Bone marrow transplantation is a procedure to restore stem cells that get destroyed by high doses of chemotherapy and radiation therapy. There are mainly three types of bone marrow transplants.
In autologous transplant the patient receives his own stem cells. In syngetic transplant the patient receives stem cells from his identical twin. In allogenic transplant the patient receives stem cells from brother, sister, parent or an unrelated person.
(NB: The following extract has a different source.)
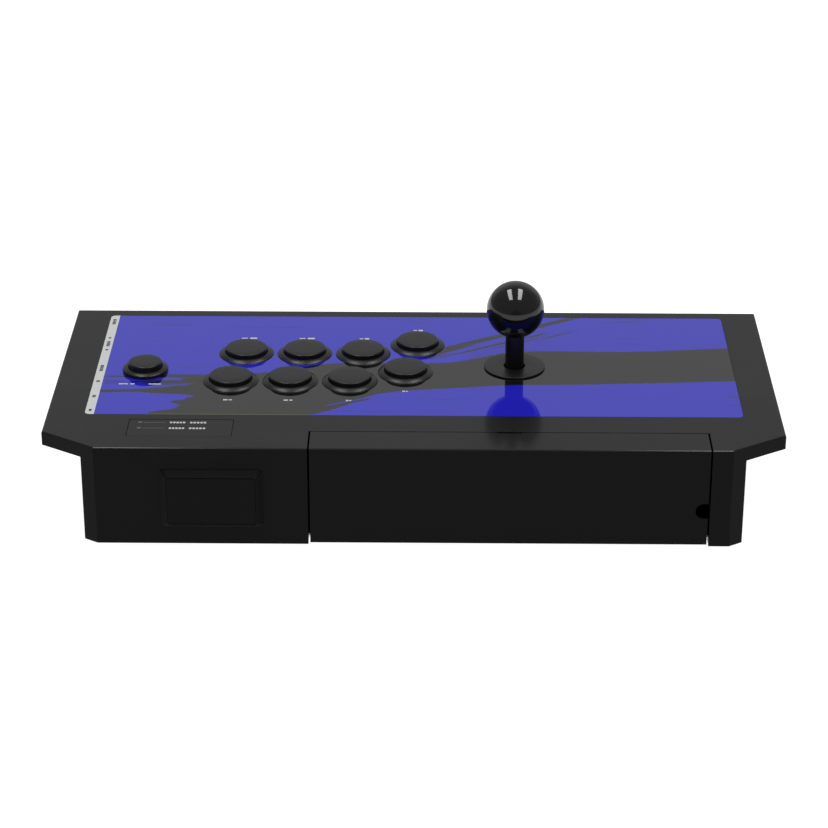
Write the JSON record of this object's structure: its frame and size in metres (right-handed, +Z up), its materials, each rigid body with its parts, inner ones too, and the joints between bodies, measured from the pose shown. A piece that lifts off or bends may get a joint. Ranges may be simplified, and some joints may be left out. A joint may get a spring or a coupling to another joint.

Chemotherapy and radiation therapy are used to treat cancer. Cancer cells have the property to divide rapidly in comparison with healthy cells. As bone marrow cells also divide rapidly, the high doses of chemotherapy and radiation therapy a patient undergoes for treatment of cancer can cause damage or destroy the patient’s bone marrow. In the absence of a healthy bone marrow the patient is unable to produce blood cells required to carry oxygen, fight infection and prevent bleeding. Bone marrow transplant is used in such cases to replace stem cells lost due to cancer treatment.
Bone marrow transplantation is commonly used for treatment of leukemia and lymphoma cases. It is very effective when the symptoms of leukemia and lymphoma have disappeared in the patient. Bone marrow transplant is also used in other cancer cases such as neuroblastoma or multiple myeloma. Clinical trials are being conducted to evaluate the use of bone marrow transplant in many other forms of cancer.
When the stem cells from a healthy donor are transplanted in the patient, they travel to the bone marrow and they start producing new white blood cells, red blood cells and platelets. This process is known as engraftment. It takes two to four weeks for the engraftment to take place after transplantation.